Unexcused delay in prosecuting a foreclosure action can result in the disallowance of interest (Danielowich v. PBL Development, 292 A.D.2d 414 [2d Dept 2002]. CPLR 5001[a] provides that in an action of an equitable nature, “interest and the rate and date from which it shall be computed” is within the court's discretion. Like the court in Citimortgage, Inc. v. Gueye, 52 Misc.3d 1203(a) (Sup Ct N.Y. County 2016), this court finds that the plaintiff acted in bad faith contrary to the strictures of CPLR 3408 and issues the following directives:

1. Plaintiff commenced the first foreclosure action on 6/21/11 then discontinued the action on 7/18/12 without explanation. Plaintiff commenced a second action on 12/3/12. Plaintiff shall not recover interest from 7/18/12 to 12/3/12.

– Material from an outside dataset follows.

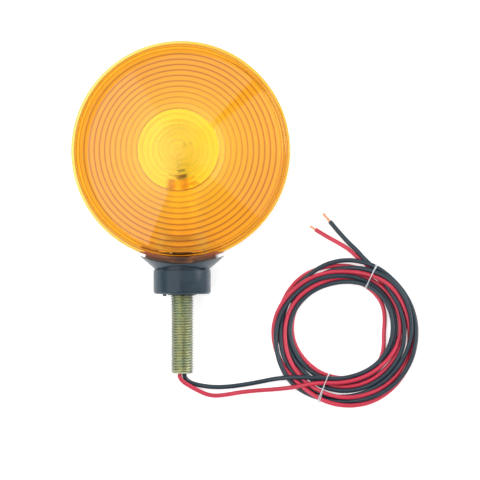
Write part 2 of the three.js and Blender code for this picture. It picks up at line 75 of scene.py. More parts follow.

2. By Order dated 12/11/13, plaintiff was directed by Justice Torres to proceed with the foreclosure action after plaintiff denied defendants' request for a modification. Plaintiff moved for summary judgment on 12/21/15; its two-year delay is unexplained. Plaintiff shall not recover for accrued interest from 12/11/13 through 12/21/15, minus the 45–day stay.

3. Plaintiff shall not recover interest from the date of this court's 5/24/16 Order to date.

4. Plaintiff shall not recover late charges from 6/21/11 to date.

5. The parties are directed to appear in the Foreclosure Settlement Part to finalize the calculation of interest and for possible settlement.

This is the Decision and Order of the Court. A copy of the Order with Notice of Entry shall be served within 30 days.